I have witnessed moments of extraordinary grace — strangers helping each other in the aftermath of a disaster, people shielding others during a moment of chaos, and families helping children survive thousands of miles away. These are the images I cling to when the darkness feels overwhelming.

And yet, the exhaustion remains. It is the exhaustion of shouting into a void, of seeing the same mistakes willingly repeated over and over. It is the exhaustion of living in a country that seems to have forgotten its own ideals, where selfishness and short-term thinking have become a kind of default setting.

People are not dumb, as those with opposite political views say in blame of each other. The sad truth is their hearts are empty of love, so they subsist on a diet of fear which manifests as hate at one extreme and indifference at the other. Long-term exposure to this created my environment of exhaustion. Along with it the knowledge that while I can document the truth, I cannot make people care.

But even in my darkest moments, I still find reasons to hope. Hope is not a passive thing. It is an act of defiance, a refusal to surrender to despair. I often think of Frederick Douglass, who understood the power of images to challenge narratives and affirm humanity. I think of the young activists who refuse to accept the status quo, who demand a better world with a fervor that cannot be ignored. I think of the volunteers who quietly make a difference every day, their actions as a reminder that goodness exists even when what they do is never represented in the headlines.

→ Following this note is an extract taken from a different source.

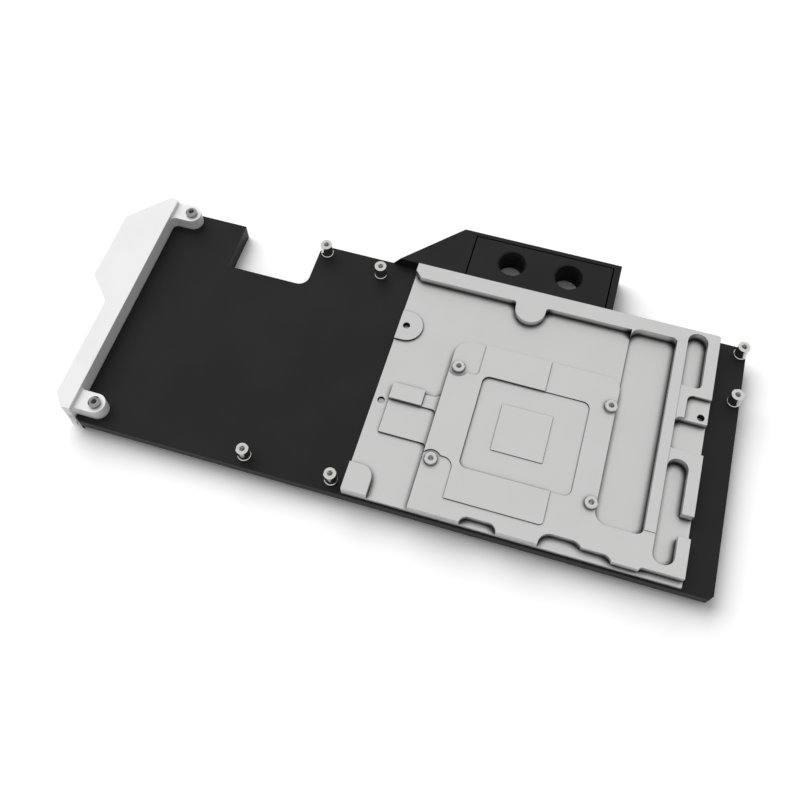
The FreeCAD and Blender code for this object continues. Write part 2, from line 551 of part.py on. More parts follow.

Hope is not about expecting the world to change overnight, or maybe even in a lifetime. It is about believing that change is possible, even if it comes in increments too small to see. I have always understood that living my purpose meant I would likely never behold the fruits of my labor, that it was for me to plant seeds that might one day grow.

As a photojournalist, I have a responsibility not just to document the world as it is, but to imagine the world as it could be. My camera is not only an object for recording history. It is a tool against indifference, a means of amplifying the voices that might otherwise go unheard. And while the work is often thankless, it is also necessary. Because if we stop bearing witness, if we allow the truth to be erased or rewritten, then we have truly lost.

So I continue to look through the lens, even when the view is bleak. I continue to press the shutter, even when it feels futile – and electronics has made the physical camera function of a shutter obsolete.

I continue to believe in the power of storytelling, even when the audience remains disengaged and absent. Because hope, like photography, requires light. And as long as there is light, there is something worth capturing. That something worth is fighting for.